On the expense side, it is expecting O&M expenses to be around $2.2 billion, G&A to approximately $196 million, and interest expense to be $513 million. CapEx is projected to be $242 million.
On its Q4 earnings call, CEO Jeremy Thigpen said:
“Our fleet is largely contracted through 2024, and we will continue to actively seek work to fill any gaps in utilization. Having said that, our $9 billion backlog and superior assets provide us with the competence and flexibility we need to be selective in the opportunities we pursue as we constantly endeavor to strike the right balance between utilization and day rate optimization. As previously mentioned, we’re encouraged by the longer-term programs we see materialize with start dates well into the future. As we move into 2024 and further into what appears to be a sustained upcycle, our priorities remain, first, converting our industry-leading backlog to cash. We’ll do this by maintaining acute focus on safety and the uptime performance across our fleet, which directly impacts our overall revenue efficiency. Second, deleveraging the balance sheet. Assuming the market materializes, as we expect, we will generate significant free cash flow over the next few years. And while we recognize that operating a growing fleet is a competing priority with deleveraging, we will be sure to balance the two in a manner that best serves our shareholders Third, and finally manage the business with the ultimate goal of returning more value to our shareholders, either through share repurchases or dividends.”
RIG continues to benefit from the rebound in day rates, while longer contract durations should begin to give it more visibility. However, operating and maintenance costs have also been skyrocketing, and its operating cash flow has been relatively modest.
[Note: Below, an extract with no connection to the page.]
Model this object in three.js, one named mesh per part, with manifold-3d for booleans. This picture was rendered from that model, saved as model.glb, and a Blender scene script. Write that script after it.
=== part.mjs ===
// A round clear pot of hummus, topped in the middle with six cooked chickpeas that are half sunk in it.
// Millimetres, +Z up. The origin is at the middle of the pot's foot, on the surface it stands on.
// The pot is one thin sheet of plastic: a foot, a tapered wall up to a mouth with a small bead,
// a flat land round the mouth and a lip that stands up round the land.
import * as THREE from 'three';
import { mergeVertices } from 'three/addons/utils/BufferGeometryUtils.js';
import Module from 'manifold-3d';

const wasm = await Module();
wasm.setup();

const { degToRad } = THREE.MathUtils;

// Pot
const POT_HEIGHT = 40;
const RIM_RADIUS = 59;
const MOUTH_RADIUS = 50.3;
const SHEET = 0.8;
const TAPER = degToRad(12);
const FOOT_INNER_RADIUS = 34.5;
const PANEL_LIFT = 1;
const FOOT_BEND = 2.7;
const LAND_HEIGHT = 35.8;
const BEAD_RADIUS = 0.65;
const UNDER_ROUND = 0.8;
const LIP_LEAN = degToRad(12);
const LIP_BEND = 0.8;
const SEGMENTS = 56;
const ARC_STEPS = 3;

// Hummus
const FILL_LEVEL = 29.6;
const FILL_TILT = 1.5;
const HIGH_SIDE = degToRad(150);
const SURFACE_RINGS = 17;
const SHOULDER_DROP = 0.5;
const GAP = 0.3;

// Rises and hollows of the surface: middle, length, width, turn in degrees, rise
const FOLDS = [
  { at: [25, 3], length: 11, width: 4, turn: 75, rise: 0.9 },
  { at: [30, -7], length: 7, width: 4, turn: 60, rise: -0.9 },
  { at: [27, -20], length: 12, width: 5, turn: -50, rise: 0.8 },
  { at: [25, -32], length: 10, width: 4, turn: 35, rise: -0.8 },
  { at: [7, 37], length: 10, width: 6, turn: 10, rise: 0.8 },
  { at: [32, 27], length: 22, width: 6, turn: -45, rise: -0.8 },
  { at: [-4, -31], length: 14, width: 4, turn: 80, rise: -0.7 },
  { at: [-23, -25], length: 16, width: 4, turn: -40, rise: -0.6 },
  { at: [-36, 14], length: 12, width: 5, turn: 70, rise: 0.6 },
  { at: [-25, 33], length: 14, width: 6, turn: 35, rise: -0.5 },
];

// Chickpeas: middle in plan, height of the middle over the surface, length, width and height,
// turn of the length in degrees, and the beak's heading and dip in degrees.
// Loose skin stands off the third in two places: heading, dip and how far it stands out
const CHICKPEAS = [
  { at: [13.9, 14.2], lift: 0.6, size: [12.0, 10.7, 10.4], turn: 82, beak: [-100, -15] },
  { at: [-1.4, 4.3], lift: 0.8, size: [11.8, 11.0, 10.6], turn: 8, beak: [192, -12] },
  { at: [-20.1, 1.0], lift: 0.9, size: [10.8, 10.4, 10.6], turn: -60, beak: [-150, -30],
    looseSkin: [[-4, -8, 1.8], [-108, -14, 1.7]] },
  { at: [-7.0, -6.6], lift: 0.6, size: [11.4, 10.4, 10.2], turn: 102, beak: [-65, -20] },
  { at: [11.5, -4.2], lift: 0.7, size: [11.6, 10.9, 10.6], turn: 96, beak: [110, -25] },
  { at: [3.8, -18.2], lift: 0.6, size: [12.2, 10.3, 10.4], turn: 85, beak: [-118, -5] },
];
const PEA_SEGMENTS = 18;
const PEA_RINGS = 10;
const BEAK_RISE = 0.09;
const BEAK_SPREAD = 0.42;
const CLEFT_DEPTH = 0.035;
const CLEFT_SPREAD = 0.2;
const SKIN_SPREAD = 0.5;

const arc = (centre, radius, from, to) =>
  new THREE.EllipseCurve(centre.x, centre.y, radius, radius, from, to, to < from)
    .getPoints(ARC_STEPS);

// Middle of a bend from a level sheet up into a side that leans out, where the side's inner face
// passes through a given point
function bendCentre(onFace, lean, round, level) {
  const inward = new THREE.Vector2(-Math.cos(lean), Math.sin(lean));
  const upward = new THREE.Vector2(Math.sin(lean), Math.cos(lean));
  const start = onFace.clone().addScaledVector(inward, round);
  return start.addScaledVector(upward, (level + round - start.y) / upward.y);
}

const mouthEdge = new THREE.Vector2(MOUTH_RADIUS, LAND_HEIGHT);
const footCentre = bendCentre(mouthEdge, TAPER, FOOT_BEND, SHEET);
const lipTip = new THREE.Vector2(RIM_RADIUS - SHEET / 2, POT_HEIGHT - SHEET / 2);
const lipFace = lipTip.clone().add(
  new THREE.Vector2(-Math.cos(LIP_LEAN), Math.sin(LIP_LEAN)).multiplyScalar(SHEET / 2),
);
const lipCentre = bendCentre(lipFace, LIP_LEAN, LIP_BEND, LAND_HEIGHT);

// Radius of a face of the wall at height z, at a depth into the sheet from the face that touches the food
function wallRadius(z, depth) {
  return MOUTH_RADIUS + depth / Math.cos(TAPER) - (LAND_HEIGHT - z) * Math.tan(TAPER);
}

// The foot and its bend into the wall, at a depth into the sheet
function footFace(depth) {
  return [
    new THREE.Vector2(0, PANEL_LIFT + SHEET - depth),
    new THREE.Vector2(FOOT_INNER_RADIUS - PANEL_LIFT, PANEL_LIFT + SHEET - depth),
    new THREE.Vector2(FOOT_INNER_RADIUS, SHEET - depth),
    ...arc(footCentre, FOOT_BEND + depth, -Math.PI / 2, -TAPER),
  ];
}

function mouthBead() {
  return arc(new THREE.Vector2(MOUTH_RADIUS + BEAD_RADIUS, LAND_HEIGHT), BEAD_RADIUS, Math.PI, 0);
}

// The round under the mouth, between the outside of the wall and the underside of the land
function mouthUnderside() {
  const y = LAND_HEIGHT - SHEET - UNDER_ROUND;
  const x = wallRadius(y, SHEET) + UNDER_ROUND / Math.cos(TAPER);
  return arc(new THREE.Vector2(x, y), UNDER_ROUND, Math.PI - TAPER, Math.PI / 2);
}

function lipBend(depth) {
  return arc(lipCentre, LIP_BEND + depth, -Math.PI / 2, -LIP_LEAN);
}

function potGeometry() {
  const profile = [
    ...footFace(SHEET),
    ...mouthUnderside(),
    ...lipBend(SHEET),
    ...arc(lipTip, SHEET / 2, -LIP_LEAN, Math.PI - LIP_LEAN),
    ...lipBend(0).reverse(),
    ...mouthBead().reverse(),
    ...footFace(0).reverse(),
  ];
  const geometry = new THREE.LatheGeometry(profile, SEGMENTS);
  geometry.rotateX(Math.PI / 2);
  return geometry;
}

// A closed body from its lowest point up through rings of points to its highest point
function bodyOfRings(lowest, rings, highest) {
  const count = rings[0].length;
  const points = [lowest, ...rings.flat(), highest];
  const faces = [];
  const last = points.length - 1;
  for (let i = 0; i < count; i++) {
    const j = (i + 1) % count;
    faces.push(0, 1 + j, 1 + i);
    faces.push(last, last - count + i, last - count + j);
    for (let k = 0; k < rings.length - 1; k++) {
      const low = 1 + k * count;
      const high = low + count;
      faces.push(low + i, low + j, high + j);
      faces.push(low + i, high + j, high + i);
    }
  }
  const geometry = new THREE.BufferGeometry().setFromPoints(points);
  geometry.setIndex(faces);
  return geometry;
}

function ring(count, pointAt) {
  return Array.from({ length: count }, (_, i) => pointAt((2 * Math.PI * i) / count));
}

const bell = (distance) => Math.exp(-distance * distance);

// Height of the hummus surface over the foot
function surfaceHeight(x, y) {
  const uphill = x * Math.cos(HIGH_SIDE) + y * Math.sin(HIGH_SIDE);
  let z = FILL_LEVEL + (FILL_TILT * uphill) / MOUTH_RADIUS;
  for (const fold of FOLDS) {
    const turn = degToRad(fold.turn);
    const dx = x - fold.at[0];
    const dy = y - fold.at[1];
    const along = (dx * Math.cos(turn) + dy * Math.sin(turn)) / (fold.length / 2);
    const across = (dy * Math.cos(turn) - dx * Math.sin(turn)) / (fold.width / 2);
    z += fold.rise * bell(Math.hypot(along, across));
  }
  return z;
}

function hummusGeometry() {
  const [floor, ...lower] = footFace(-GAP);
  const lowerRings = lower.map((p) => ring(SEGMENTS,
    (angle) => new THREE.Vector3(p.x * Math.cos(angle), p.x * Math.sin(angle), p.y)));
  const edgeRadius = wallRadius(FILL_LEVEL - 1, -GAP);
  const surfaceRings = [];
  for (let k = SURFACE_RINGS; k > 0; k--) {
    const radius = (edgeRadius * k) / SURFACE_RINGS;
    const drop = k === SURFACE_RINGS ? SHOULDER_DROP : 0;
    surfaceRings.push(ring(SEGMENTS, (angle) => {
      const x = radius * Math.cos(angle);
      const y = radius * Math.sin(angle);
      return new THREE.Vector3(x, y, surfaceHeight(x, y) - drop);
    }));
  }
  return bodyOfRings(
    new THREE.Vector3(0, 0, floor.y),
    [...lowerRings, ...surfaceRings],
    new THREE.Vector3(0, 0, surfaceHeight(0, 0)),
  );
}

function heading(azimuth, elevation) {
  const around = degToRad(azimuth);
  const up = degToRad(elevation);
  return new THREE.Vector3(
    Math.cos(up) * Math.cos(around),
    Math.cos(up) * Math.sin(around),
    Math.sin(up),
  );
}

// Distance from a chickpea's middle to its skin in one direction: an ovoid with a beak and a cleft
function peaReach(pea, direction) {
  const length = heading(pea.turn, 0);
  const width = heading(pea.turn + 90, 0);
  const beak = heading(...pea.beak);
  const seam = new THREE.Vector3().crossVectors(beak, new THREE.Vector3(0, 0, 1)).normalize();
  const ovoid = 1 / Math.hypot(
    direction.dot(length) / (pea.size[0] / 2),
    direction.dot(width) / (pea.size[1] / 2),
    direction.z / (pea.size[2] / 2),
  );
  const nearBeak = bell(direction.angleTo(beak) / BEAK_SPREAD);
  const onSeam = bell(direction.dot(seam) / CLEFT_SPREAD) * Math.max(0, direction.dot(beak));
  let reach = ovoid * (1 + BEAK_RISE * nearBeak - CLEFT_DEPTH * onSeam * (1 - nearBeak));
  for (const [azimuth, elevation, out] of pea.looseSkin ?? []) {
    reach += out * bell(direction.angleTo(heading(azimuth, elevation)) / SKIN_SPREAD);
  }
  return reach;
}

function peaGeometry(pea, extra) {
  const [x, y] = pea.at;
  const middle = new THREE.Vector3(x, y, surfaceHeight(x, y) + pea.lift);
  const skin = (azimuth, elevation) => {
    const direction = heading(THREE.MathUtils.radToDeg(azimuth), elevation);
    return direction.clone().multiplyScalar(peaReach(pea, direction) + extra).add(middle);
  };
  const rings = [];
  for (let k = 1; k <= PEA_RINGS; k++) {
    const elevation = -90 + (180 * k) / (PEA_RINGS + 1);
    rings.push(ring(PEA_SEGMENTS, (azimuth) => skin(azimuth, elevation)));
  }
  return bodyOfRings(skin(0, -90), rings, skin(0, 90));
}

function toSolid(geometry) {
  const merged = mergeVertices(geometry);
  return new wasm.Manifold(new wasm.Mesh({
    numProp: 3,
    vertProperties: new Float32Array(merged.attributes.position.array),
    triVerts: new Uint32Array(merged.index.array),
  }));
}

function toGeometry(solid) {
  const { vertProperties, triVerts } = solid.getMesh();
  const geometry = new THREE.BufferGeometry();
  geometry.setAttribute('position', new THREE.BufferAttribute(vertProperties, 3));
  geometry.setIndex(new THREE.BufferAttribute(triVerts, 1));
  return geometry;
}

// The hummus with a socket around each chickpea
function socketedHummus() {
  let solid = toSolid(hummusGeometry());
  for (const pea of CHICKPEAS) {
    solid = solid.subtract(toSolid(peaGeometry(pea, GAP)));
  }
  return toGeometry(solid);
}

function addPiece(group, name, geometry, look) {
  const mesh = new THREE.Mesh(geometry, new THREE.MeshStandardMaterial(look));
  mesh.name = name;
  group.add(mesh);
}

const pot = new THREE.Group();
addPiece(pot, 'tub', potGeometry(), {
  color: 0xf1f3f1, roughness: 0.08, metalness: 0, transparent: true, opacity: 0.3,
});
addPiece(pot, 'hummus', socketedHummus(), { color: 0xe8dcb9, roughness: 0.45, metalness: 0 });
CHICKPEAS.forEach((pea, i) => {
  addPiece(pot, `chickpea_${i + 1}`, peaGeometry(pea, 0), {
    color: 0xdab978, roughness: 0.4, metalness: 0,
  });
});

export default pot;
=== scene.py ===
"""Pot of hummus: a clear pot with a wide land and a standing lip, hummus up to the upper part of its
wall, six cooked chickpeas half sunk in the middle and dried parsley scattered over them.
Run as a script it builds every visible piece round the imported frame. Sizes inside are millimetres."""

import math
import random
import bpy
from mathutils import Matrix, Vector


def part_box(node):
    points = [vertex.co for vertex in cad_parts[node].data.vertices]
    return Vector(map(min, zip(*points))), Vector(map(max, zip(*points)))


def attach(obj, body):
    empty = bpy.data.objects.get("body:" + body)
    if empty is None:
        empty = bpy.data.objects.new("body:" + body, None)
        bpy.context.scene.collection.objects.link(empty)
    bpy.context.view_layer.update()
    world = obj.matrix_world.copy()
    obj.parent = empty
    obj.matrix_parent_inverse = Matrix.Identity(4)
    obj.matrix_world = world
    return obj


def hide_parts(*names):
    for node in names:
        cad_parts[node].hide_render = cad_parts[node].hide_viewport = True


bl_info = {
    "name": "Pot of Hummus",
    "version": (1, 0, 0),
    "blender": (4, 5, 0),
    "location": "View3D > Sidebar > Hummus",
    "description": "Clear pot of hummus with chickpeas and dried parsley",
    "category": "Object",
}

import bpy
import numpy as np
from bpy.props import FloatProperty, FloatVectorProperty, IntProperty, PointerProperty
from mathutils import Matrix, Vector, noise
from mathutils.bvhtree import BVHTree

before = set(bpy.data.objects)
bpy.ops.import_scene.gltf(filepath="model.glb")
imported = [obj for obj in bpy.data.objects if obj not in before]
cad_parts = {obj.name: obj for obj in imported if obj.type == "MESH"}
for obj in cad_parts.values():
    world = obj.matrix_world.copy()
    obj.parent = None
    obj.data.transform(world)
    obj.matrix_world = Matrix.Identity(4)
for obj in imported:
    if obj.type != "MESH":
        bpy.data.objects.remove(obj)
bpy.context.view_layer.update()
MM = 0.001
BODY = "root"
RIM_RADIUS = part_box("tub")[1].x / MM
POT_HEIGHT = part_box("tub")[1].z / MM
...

With nearly $7 billion in net debt and 9x leverage, the company needs to generate substantial cash to pay down its debt and start to deleverage. With the capex spent on building a new vessel, the company disappointingly wasn’t able to make any dent in its debt load last year, despite a much improved environment and higher day rates.
Lowering revenue guidance, with no change is expense guidance, also isn’t great for a company in its debt position.
Valuation
RIG stock currently trades at nearly 9x the 2024 consensus EBITDA of $1.24 billion and 6.7x the 2025 consensus of $1.63 billion.
It trades at a forward P/E of 12.3x the 2025 consensus of 42 cents. Adjusted EPS is expected to 1 cent in 2024.
It’s projected to grow revenue by nearly 29% this year and about 12% in 2024.
RIG is one of the more expensive stocks among its peers, and has a higher debt/equity level than most of its peers.
For RIG shares to increase in value, the company really needs to reduce debt through generating free cash flow. Right now, for 2024 it looks like it will be able to generate free cash flow of between $450-500 million. That can move leverage down to close to 5x at the end of 2024, and then a stronger year in 2025 could see debt reduced by possibly $1 billion in 2025 based on higher EBITDA estimates (helped by stronger day rates and a full year of a new ship) and less capex. That would bring leverage down to a more reasonable 3.3x. Keep a 7x multiple on 2025 EBITDA estimates, and you have an $8 stock.
Conclusion
The path for deleveraging for RIG remains over the next two years. However, the company has shown that the journey may not be a smooth one. It will also need to continue to see day rates remain strong and for it to get its O&M expenses in check.
2024 is a big year for RIG, and so far, it’s not off to a good start. However, if it can start to reactivate its cold-stack rigs at some point this year and get them into service, that could shift the narrative on the company.
RIG remains a high risk-reward stock. I see nice upside potential if things go as planned, but at the same nice, if the market turns it could be a zero given its debt load. I lean more towards the deleveraging story working at this time, but recognize the large risk associated with the name. As such, I continue to rate the stock a “Hold.”